# OBJECTIVE
Return, word for word, every line that follows.

# DATA SEGMENT
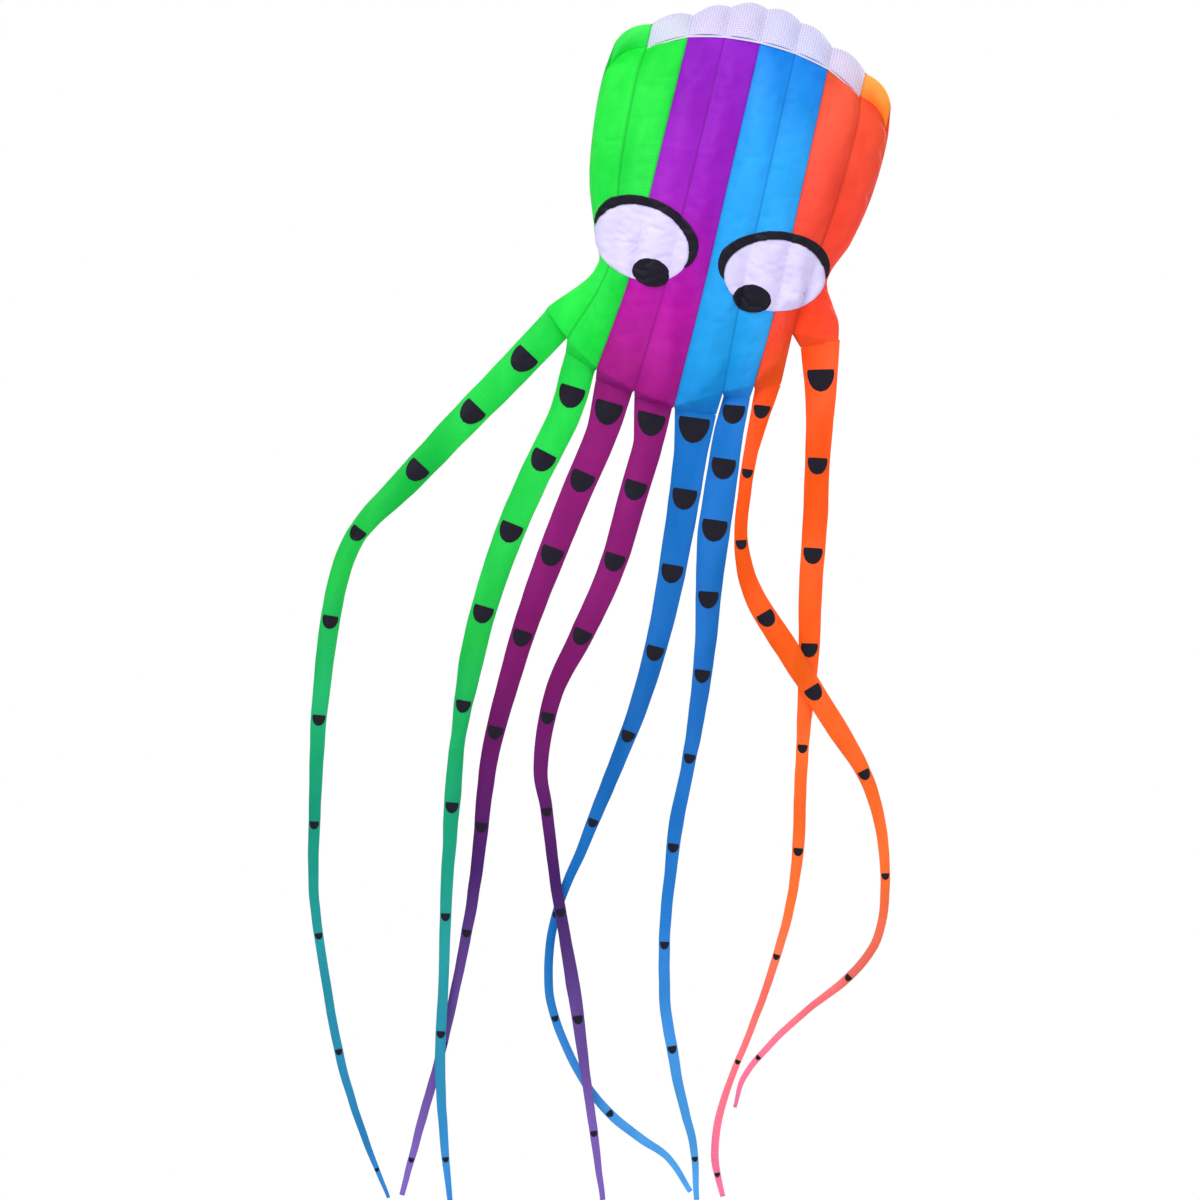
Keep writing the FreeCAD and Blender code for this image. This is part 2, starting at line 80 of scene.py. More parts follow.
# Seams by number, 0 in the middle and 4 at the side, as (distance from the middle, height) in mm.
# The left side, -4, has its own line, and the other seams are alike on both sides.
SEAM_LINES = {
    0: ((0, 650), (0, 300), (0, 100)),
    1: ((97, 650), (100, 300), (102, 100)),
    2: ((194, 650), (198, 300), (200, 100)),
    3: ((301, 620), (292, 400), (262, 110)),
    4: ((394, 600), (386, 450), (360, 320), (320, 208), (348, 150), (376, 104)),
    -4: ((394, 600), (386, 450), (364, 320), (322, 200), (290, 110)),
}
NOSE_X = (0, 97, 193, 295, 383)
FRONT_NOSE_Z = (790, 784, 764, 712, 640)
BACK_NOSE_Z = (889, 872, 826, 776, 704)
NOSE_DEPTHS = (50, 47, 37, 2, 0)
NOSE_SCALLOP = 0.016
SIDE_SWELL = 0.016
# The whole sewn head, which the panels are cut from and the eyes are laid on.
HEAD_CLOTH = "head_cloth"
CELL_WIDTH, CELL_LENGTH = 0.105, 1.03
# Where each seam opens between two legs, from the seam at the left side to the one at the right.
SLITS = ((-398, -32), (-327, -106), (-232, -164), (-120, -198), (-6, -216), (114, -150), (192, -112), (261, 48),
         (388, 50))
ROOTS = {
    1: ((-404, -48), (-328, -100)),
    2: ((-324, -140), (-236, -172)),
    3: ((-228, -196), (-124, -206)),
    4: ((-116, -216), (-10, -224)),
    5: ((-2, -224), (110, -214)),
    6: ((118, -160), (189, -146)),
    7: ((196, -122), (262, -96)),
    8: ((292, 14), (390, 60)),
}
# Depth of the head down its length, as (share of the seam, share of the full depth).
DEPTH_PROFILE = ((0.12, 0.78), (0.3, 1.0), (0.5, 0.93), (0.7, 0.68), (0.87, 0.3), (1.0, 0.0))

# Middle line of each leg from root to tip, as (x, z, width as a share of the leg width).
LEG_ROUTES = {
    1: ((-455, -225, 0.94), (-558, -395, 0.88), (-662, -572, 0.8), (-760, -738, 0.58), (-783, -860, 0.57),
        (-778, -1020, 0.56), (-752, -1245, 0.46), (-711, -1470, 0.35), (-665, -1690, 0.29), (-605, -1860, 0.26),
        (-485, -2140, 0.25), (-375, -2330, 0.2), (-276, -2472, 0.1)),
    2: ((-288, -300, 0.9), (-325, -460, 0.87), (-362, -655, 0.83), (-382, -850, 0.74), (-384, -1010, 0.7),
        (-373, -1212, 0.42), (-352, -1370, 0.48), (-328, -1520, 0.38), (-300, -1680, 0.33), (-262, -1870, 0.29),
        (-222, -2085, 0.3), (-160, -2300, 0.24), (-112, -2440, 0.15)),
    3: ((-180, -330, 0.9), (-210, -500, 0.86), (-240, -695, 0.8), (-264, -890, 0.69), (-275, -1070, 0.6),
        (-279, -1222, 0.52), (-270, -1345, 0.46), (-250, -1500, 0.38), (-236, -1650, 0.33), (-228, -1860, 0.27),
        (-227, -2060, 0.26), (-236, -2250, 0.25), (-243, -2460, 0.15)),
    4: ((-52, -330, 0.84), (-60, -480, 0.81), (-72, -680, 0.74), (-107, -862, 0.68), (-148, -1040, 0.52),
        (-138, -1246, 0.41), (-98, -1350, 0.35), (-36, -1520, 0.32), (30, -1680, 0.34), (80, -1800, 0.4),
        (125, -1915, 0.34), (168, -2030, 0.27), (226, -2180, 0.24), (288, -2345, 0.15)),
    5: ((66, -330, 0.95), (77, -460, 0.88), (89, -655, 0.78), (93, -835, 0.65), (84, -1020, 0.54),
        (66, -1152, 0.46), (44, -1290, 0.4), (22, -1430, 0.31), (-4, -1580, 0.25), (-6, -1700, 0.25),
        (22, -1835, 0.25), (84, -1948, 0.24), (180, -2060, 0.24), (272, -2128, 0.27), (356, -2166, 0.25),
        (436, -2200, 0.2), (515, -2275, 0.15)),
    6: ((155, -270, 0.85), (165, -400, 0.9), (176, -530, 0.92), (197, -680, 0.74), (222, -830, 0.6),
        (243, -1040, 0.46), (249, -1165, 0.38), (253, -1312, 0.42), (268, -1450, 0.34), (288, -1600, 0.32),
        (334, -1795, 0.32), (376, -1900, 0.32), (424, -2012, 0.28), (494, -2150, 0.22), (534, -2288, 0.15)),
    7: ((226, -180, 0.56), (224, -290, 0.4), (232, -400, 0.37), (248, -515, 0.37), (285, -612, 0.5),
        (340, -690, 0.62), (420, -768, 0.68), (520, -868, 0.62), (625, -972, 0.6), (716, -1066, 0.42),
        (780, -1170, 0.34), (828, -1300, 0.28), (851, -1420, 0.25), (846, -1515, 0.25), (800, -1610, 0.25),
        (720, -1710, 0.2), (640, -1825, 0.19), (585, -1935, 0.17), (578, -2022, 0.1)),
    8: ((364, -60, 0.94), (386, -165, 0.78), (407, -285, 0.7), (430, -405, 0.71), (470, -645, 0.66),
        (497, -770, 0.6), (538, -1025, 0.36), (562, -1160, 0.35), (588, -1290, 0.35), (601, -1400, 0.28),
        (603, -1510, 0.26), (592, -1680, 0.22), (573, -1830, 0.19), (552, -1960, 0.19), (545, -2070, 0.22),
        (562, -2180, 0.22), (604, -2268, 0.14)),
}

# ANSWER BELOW
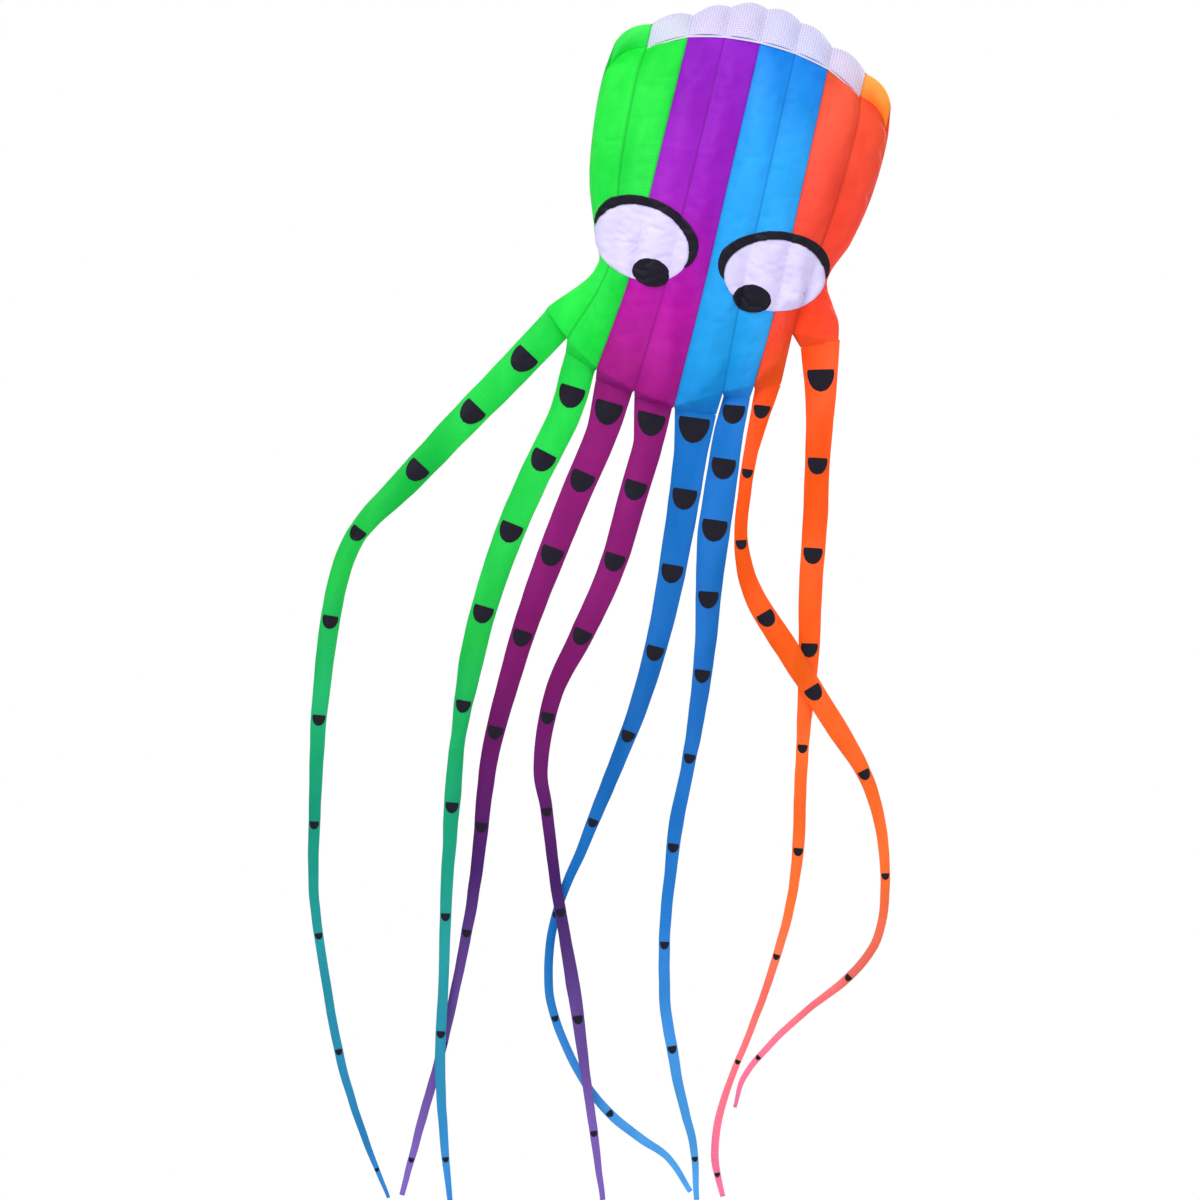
Keep writing the FreeCAD and Blender code for this image. This is part 2, starting at line 80 of scene.py. More parts follow.
# Seams by number, 0 in the middle and 4 at the side, as (distance from the middle, height) in mm.
# The left side, -4, has its own line, and the other seams are alike on both sides.
SEAM_LINES = {
    0: ((0, 650), (0, 300), (0, 100)),
    1: ((97, 650), (100, 300), (102, 100)),
    2: ((194, 650), (198, 300), (200, 100)),
    3: ((301, 620), (292, 400), (262, 110)),
    4: ((394, 600), (386, 450), (360, 320), (320, 208), (348, 150), (376, 104)),
    -4: ((394, 600), (386, 450), (364, 320), (322, 200), (290, 110)),
}
NOSE_X = (0, 97, 193, 295, 383)
FRONT_NOSE_Z = (790, 784, 764, 712, 640)
BACK_NOSE_Z = (889, 872, 826, 776, 704)
NOSE_DEPTHS = (50, 47, 37, 2, 0)
NOSE_SCALLOP = 0.016
SIDE_SWELL = 0.016
# The whole sewn head, which the panels are cut from and the eyes are laid on.
HEAD_CLOTH = "head_cloth"
CELL_WIDTH, CELL_LENGTH = 0.105, 1.03
# Where each seam opens between two legs, from the seam at the left side to the one at the right.
SLITS = ((-398, -32), (-327, -106), (-232, -164), (-120, -198), (-6, -216), (114, -150), (192, -112), (261, 48),
         (388, 50))
ROOTS = {
    1: ((-404, -48), (-328, -100)),
    2: ((-324, -140), (-236, -172)),
    3: ((-228, -196), (-124, -206)),
    4: ((-116, -216), (-10, -224)),
    5: ((-2, -224), (110, -214)),
    6: ((118, -160), (189, -146)),
    7: ((196, -122), (262, -96)),
    8: ((292, 14), (390, 60)),
}
# Depth of the head down its length, as (share of the seam, share of the full depth).
DEPTH_PROFILE = ((0.12, 0.78), (0.3, 1.0), (0.5, 0.93), (0.7, 0.68), (0.87, 0.3), (1.0, 0.0))

# Middle line of each leg from root to tip, as (x, z, width as a share of the leg width).
LEG_ROUTES = {
    1: ((-455, -225, 0.94), (-558, -395, 0.88), (-662, -572, 0.8), (-760, -738, 0.58), (-783, -860, 0.57),
        (-778, -1020, 0.56), (-752, -1245, 0.46), (-711, -1470, 0.35), (-665, -1690, 0.29), (-605, -1860, 0.26),
        (-485, -2140, 0.25), (-375, -2330, 0.2), (-276, -2472, 0.1)),
    2: ((-288, -300, 0.9), (-325, -460, 0.87), (-362, -655, 0.83), (-382, -850, 0.74), (-384, -1010, 0.7),
        (-373, -1212, 0.42), (-352, -1370, 0.48), (-328, -1520, 0.38), (-300, -1680, 0.33), (-262, -1870, 0.29),
        (-222, -2085, 0.3), (-160, -2300, 0.24), (-112, -2440, 0.15)),
    3: ((-180, -330, 0.9), (-210, -500, 0.86), (-240, -695, 0.8), (-264, -890, 0.69), (-275, -1070, 0.6),
        (-279, -1222, 0.52), (-270, -1345, 0.46), (-250, -1500, 0.38), (-236, -1650, 0.33), (-228, -1860, 0.27),
        (-227, -2060, 0.26), (-236, -2250, 0.25), (-243, -2460, 0.15)),
    4: ((-52, -330, 0.84), (-60, -480, 0.81), (-72, -680, 0.74), (-107, -862, 0.68), (-148, -1040, 0.52),
        (-138, -1246, 0.41), (-98, -1350, 0.35), (-36, -1520, 0.32), (30, -1680, 0.34), (80, -1800, 0.4),
        (125, -1915, 0.34), (168, -2030, 0.27), (226, -2180, 0.24), (288, -2345, 0.15)),
    5: ((66, -330, 0.95), (77, -460, 0.88), (89, -655, 0.78), (93, -835, 0.65), (84, -1020, 0.54),
        (66, -1152, 0.46), (44, -1290, 0.4), (22, -1430, 0.31), (-4, -1580, 0.25), (-6, -1700, 0.25),
        (22, -1835, 0.25), (84, -1948, 0.24), (180, -2060, 0.24), (272, -2128, 0.27), (356, -2166, 0.25),
        (436, -2200, 0.2), (515, -2275, 0.15)),
    6: ((155, -270, 0.85), (165, -400, 0.9), (176, -530, 0.92), (197, -680, 0.74), (222, -830, 0.6),
        (243, -1040, 0.46), (249, -1165, 0.38), (253, -1312, 0.42), (268, -1450, 0.34), (288, -1600, 0.32),
        (334, -1795, 0.32), (376, -1900, 0.32), (424, -2012, 0.28), (494, -2150, 0.22), (534, -2288, 0.15)),
    7: ((226, -180, 0.56), (224, -290, 0.4), (232, -400, 0.37), (248, -515, 0.37), (285, -612, 0.5),
        (340, -690, 0.62), (420, -768, 0.68), (520, -868, 0.62), (625, -972, 0.6), (716, -1066, 0.42),
        (780, -1170, 0.34), (828, -1300, 0.28), (851, -1420, 0.25), (846, -1515, 0.25), (800, -1610, 0.25),
        (720, -1710, 0.2), (640, -1825, 0.19), (585, -1935, 0.17), (578, -2022, 0.1)),
    8: ((364, -60, 0.94), (386, -165, 0.78), (407, -285, 0.7), (430, -405, 0.71), (470, -645, 0.66),
        (497, -770, 0.6), (538, -1025, 0.36), (562, -1160, 0.35), (588, -1290, 0.35), (601, -1400, 0.28),
        (603, -1510, 0.26), (592, -1680, 0.22), (573, -1830, 0.19), (552, -1960, 0.19), (545, -2070, 0.22),
        (562, -2180, 0.22), (604, -2268, 0.14)),
}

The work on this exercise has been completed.